In quel lontano dì del 260 a.C., a Milazzo, la Repubblica si aprì le porte del Mediterraneo con l’ingegno di Caio Duilio. Da lì principiò l’epopea del Mare nostrum, più e più volte resosi – successivamente al declino dell’Impero Romano – il vero fulcro di tutta la storia europea e araba. Sarebbe tediante e inutile ripercorrerne le tappe fondamentali, difatti il titolo di questo pensiero scritto intende concentrare l’attenzione dei lettori e delle lettrici sulla principale enclave geopolitica del Mediterraneo: lo Stretto di Messina.
Negli ultimi anni, da quant’è che vivo l’università del capoluogo peloritano, mi capita spesso di sentire dalle bocche di chi mi sta vicino durante la ripugnante quotidianità veri e propri eloqui sulle navi della NATO che transitano tra la Sicilia e la Calabria. Si soffermano spesso sulle capacità tecniche di questi mostri tecnologici provenienti principalmente dagli Stati Uniti. Non vi è mai un ragionamento logico – non bisognerebbe aspettarsi mai niente di particolare da certuni – sull’effettivo ruolo che queste navi svolgono lungo lo Stretto in accordo con la base di Sigonella. Non si pensa mai alla Sicilia come “terra di conquista” dopo il 1943, la quale da sacro avamposto del Mediterraneo è divenuta una bomba ad orologeria pronta ad esplodere in base al volere del console americano dall’aureo deretano pregevolmente seduto sul trono della Casa Bianca. Ultimamente, soprattutto con le ultime elezioni nazionali, si è vituperato giorno dopo giorno e sempre di più il termine sovranità. Prima sugli alimenti, poi sulle automobili… l’elenco sarebbe davvero lungo e noioso.
Non ci si concentra mai, d’altronde le catene sono ben salde, sulla vera sovranità, ovvero quella del mare. Oggi lo Stretto è semplicemente un fulcro di commerci americani e cinesi. D’altronde seppur Trieste appare così lontana nella mappa geografica, la trasvolata è davvero breve sino alle rive dello Stretto. Trieste, come ben sapranno i nostri lettori, è totalmente in mano alla Cina.

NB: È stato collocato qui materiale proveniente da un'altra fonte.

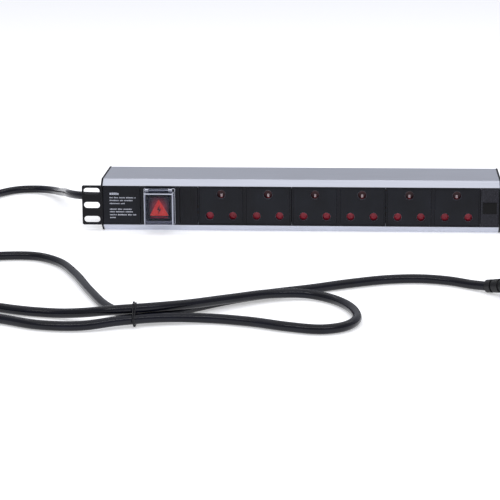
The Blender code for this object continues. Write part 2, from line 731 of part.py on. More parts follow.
def make_cover():
    """The clear box over the switch, its frame on the panel and the pin they share."""
    barrel_left, barrel_right = SWITCH_X - BARREL_HALF, SWITCH_X + BARREL_HALF
    lug_ends = (
        (barrel_left - LUG_GAP - LUG_LENGTH, barrel_left - LUG_GAP),
        (barrel_right + LUG_GAP, barrel_right + LUG_GAP + LUG_LENGTH),
    )

    def frame_plate(bm):
        low = (COVER_LEFT - FRAME_MARGIN, FRAME_FRONT, FRAME_LOW)
        add_box(bm, low, (COVER_RIGHT + FRAME_MARGIN, FRAME_BACK, FRAME_HIGH))

    def frame_window(bm):
        add_box(bm, (SWITCH_X - 14.4, -45, SWITCH_Z - 16.6), (SWITCH_X + 14.4, -35, SWITCH_Z + 16.6))

    def lug_arms(bm):
        for x0, x1 in lug_ends:
            add_box(bm, (x0, HINGE_Y, HINGE_Z - HINGE_LUG), (x1, FRAME_FRONT + 1, HINGE_Z + HINGE_LUG))

    def lug_eyes(bm):
        for x0, x1 in lug_ends:
            add_rod(bm, (x0, HINGE_Y, HINGE_Z), (x1, HINGE_Y, HINGE_Z), HINGE_LUG, 16)

    def pin_hole(bm):
        add_rod(bm, (COVER_LEFT, HINGE_Y, HINGE_Z), (COVER_RIGHT, HINGE_Y, HINGE_Z), HINGE_HOLE, 12)

    frame = solid("cover_frame", clear_plastic, frame_plate)
    cut(frame, frame_window)
    join(frame, lug_arms)
    join(frame, lug_eyes)
    cut(frame, pin_hole)

    def box(bm):
        add_box(bm, (COVER_LEFT, COVER_FRONT, COVER_LOW), (COVER_RIGHT, COVER_BACK, COVER_HIGH))

    def inside(bm):
        wall = COVER_WALL
        low = (COVER_LEFT + wall, COVER_FRONT + wall, COVER_LOW + wall)
        add_box(bm, low, (COVER_RIGHT - wall, COVER_BACK + 1, COVER_HIGH - wall))

    def neck(bm):
        add_box(bm, (barrel_left, HINGE_Y - 1.5, COVER_HIGH - 0.6), (barrel_right, HINGE_Y + 1.5, HINGE_Z))

    def barrel(bm):
        add_rod(bm, (barrel_left, HINGE_Y, HINGE_Z), (barrel_right, HINGE_Y, HINGE_Z), HINGE_BARREL, 16)

    cover = solid("switch_cover", clear_plastic, box)
    cut(cover, inside)
    join(cover, neck)
    join(cover, barrel)
    cut(cover, pin_hole)
    set_origin(cover, (SWITCH_X, HINGE_Y, HINGE_Z))
    profile = [(0, 14.6), (HINGE_PIN, 14.6), (HINGE_PIN, -14.6), (0, -14.6)]
    turned("cover_hinge_pin", zinc, profile, (SWITCH_X, HINGE_Y, HINGE_Z), (1, 0, 0), 12)


def make_gland():
    """A threaded cable gland: its body through the end plate, a dome nut outside and a lock nut inside."""
    body = [
        (8.9, 0.0), (8.9, -1.6), (7.8, -1.6), (7.8, -11.0), (5.3, -11.0), (5.3, 0.0),
    ]
    outside = -(BRACKET_OUTER + 2.0)
    turned("cable_gland", black_plastic, body, (outside, GLAND_Y, GLAND_Z), (-1, 0, 0), 20, True)
    dome = [(6.2, 5.2), (7.6, 4.0), (8.7, 1.6), (8.7, 0.0), (5.3, 0.0), (5.3, 5.2)]
    turned("gland_dome_nut", black_plastic, dome, (outside - GAP, GLAND_Y, GLAND_Z), (-1, 0, 0), 20, True)

    def nut(bm):
        add_rod(bm, (-HALF_LENGTH + 0.3, GLAND_Y, GLAND_Z), (-HALF_LENGTH + 4.2, GLAND_Y, GLAND_Z), 10.4, 6)

    def bore(bm):
        add_rod(bm, (-HALF_LENGTH - 2, GLAND_Y, GLAND_Z), (-HALF_LENGTH + 6, GLAND_Y, GLAND_Z), 8.2, 24)

    cut(solid("gland_lock_nut", black_plastic, nut), bore)


def make_wiring():
    def block(bm):
        add_box(bm, (-147, -10.4, 11.4), (-135, -1.4, 46.6))

    def ways(bm):
        for z in (NEUTRAL_BAR_Z, LIVE_BAR_Z, EARTH_Z):
            add_rod(bm, (-148, -5.9, z), (-134, -5.9, z), 2.7, 14)

    cut(solid("terminal_block", ivory_plastic, block), ways)
    start = CORD_ROUTE[0][0] + FREE_GAP
    live = [
        (start, 8, 33), (-200, 6, 36), (-180, 4, 37.5), (-165, 5, 36), (SWITCH_X - 1, 2, 35.6),
        (SWITCH_X, -2.6, 35.6),
    ]
    neutral = [
        (start, 8, 26.6), (-196, 13, 19), (-172, 10, 14), (-156, -1, 14.6), (-149, -5.6, 15.2),
        (-140.6, -5.9, 15.2),
    ]
    earth = [
        (start, 11, 30), (-196, 16, 42), (-172, 14, 45), (-157, 3, 44), (-149, -5.6, 42.8),
        (-140.6, -5.9, 42.8),
    ]
    wire("live_wire", live_pvc, live, WIRE_RADIUS, 1)
    wire("neutral_wire", neutral_pvc, neutral, WIRE_RADIUS, 1)
    wire("earth_wire", earth_pvc, earth, WIRE_RADIUS, 1)


def make_tie():
    """A flat band round the three strands where the hank is bound."""
    line = smooth_curve(CORD_ROUTE)
    strands = []
    for a, b in zip(line, line[1:]):
        if (a.x - TIE_X) * (b.x - TIE_X) <= 0:
            crossing = a.lerp(b, (TIE_X - a.x) / (b.x - a.x))
            strands.append((crossing.y, crossing.z))

    def around(clearance):
        # The outline that wraps three circles, taken side by side in order round their middle
        middle = Vector((sum(c[0] for c in strands) / 3, sum(c[1] for c in strands) / 3))
        radius = CORD_RADIUS + clearance
        ordered = sorted(strands, key=lambda c: atan2(c[1] - middle.y, c[0] - middle.x))
        points = []
        for i, centre in enumerate(ordered):
            before = ordered[i - 1]
            after = ordered[(i + 1) % 3]
            first = atan2(centre[1] - before[1], centre[0] - before[0]) - pi / 2
            last = atan2(after[1] - centre[1], after[0] - centre[0]) - pi / 2
            while last < first:
                last += 2 * pi
            for k in range(7):
                angle = first + (last - first) * k / 6
                points.append((centre[0] + radius * cos(angle), centre[1] + radius * sin(angle)))
        return points

    loops = [around(TIE_CLEARANCE + TIE_THICKNESS), around(TIE_CLEARANCE)]
    half = TIE_WIDTH / 2
    extruded("twist_tie", black_plastic, loops, "YZ", TIE_X - half, TIE_X + half)


def plug_point(along, across, z):
    """A point in mm from the cord side of the plug, along its heading and to its left."""
    start = Vector(RELIEF_START)
    c, s = cos(PLUG_HEADING), sin(PLUG_HEADING)
    x = start.x + (RELIEF_LENGTH + along) * c - across * s
    y = start.y + (RELIEF_LENGTH + along) * s + across * c
    return (x, y, z)


def make_plug():
    """A moulded three-pin plug with its tapered strain relief."""
    start = Vector(RELIEF_START)
    end = Vector(plug_point(0, 0, start.z + RELIEF_RISE))
    axis = end - start
    length = axis.length - FREE_GAP
    profile = [(7.4, length)]
    rings = 5
    for i in range(rings):
        height = length * (0.9 - 0.78 * i / (rings - 1))
        radius = 6.1 + 1.2 * height / length
        profile += [(radius, height + 1.3), (radius - 0.9, height + 0.9), (radius - 0.9, height - 0.9),
                    (radius, height - 1.3)]
    profile += [(5.7, 0.0), (0, 0.0)]
    relief = turned("plug_strain_relief", black_plastic, [(0, length), *profile], (0, 0, 0), (0, 0, 1), 16)
    relief.rotation_euler = axis.to_track_quat("Z", "Y").to_euler()
    relief.location = (start + axis.normalized() * 0.15) * MM

    half = PLUG_WIDTH / 2
    outline = (
        arc(PLUG_LENGTH - 12, 6, 12, 0, 80, 5) + arc(10, half - 10, 10, 80, 180, 5)
        + arc(10, -half + 10, 10, 180, 280, 5) + arc(PLUG_LENGTH - 12, -6, 12, 280, 360, 5)
    )
    turn = Matrix.Rotation(PLUG_HEADING, 3, "Z")
    centre = Vector(plug_point(0.6, 0, 0))
    curve = bpy.data.curves.new("plug_body", "CURVE")
    curve.dimensions = "2D"
    curve.fill_mode = "BOTH"
    curve.extrude = PLUG_THICKNESS / 2 * MM
    spline = curve.splines.new("POLY")
    spline.points.add(len(outline) - 1)
    for point, (u, v) in zip(spline.points, outline):
        point.co = (u * MM, v * MM, 0, 1)
    spline.use_cyclic_u = True
    drawn = bpy.data.objects.new("plug_outline", curve)
    centre.z = PLUG_THICKNESS / 2
    drawn.matrix_world = Matrix.Translation(centre * MM) @ turn.to_4x4()
    body = curve_to_mesh("plug_body", drawn, black_plastic)
    bevel(body, 2.0, 2)

    line_along = PLUG_LENGTH * 0.26
    pins = [
        ("plug_live_pin", line_along, -PLUG_PIN_SPACING / 2, PLUG_LINE_PIN),
        ("plug_neutral_pin", line_along, PLUG_PIN_SPACING / 2, PLUG_LINE_PIN),
        ("plug_earth_pin", line_along + PLUG_EARTH_OFFSET * 0.9, 0, PLUG_EARTH_PIN),
    ]
    for name, along, across, (radius, height) in pins:
        foot = plug_point(along, across, PLUG_THICKNESS + 0.3)
        profile = [(0, height), (radius - 0.9, height), (radius, height - 1.2), (radius, 0), (0, 0)]
        turned(name, brass, profile, foot, (0, 0, 1), 18)


def make_cord():
    route = smooth_curve(CORD_ROUTE)
    for point in route:
        point.z = max(point.z, CORD_RADIUS + 0.15)
    wire("power_cord", cord_pvc, thinned(route, CORD_POINTS), CORD_RADIUS, 2)


make_housing()
make_bracket("left_end_bracket", -1)
make_bracket("right_end_bracket", 1)
make_end_screws()
make_panels()
for module in range(MODULES):
    make_socket_frame(module)
    make_socket_base(module)
for socket in range(SOCKETS):
    make_socket_face(socket)
    make_shutter(socket)
    make_shutter_spring(socket)
make_bars()
make_switch()
make_cover()
make_gland()
make_wiring()
make_cord()
make_tie()
make_plug()
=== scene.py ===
import random
from math import atan2, cos, hypot, pi, radians, sin

import bmesh
import bpy
from mathutils import Euler, Matrix, Vector


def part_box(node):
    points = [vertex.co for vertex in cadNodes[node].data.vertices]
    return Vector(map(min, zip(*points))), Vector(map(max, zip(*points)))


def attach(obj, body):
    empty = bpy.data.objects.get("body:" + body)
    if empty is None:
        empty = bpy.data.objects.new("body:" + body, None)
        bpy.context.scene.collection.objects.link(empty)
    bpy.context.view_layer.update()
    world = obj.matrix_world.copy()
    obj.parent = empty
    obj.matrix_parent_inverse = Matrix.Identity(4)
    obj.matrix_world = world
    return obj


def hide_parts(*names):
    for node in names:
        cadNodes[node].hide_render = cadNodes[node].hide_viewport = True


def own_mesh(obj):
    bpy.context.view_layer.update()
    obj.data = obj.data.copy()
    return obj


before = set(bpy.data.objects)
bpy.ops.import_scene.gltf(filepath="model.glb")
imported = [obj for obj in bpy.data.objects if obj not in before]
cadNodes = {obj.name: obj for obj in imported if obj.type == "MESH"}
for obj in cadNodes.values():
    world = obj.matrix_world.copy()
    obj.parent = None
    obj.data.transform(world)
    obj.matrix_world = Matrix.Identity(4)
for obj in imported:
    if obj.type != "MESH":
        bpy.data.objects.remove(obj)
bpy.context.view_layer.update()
mm = 0.001
mainBody = "strip"


def boxMm(node):
    low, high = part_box(node)
    return [round(v / mm, 4) for v in low], [round(v / mm, 4) for v in high]


def middleMm(node):
    low, high = boxMm(node)
    return [(a + b) / 2 for a, b in zip(low, high)]


def linear(code):  # sRGB hex to the linear colour that the shaders take
    values = [int(code[i : i + 2], 16) / 255 for i in (0, 2, 4)]
    return (*[v / 12.92 if v <= 0.04045 else ((v + 0.055) / 1.055) ** 2.4 for v in values], 1.0)


def perMetre(size):  # texture scale for a grain of this many millimetres
    return 1000 / size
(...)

Per non parlare di Gioia Tauro o altri porti nevralgici tra il Tirreno e l’Adriatico. Si preferisce dibattere sulla quantità delle esportazioni e non sulla qualità dell’essere la Nazione – insieme alla Grecia – che ha dato tutto al Mediterraneo. Difatti la quantità è da sempre preferita alla qualità all’interno dei regimi democratici. Per questo e per tanti altri motivi, occorre ricondursi all’aristocrazia mediterranea ove non si è più pensati come mero passaggio per gli interessi altrui, ma come luogo geografico del mondo nel quale la navigazione si fregia del Tricolore e di null’altro. Resta soltanto da leggere un’opera davvero fondamentale: “Roma antica sul mare” del figlio del fabbro.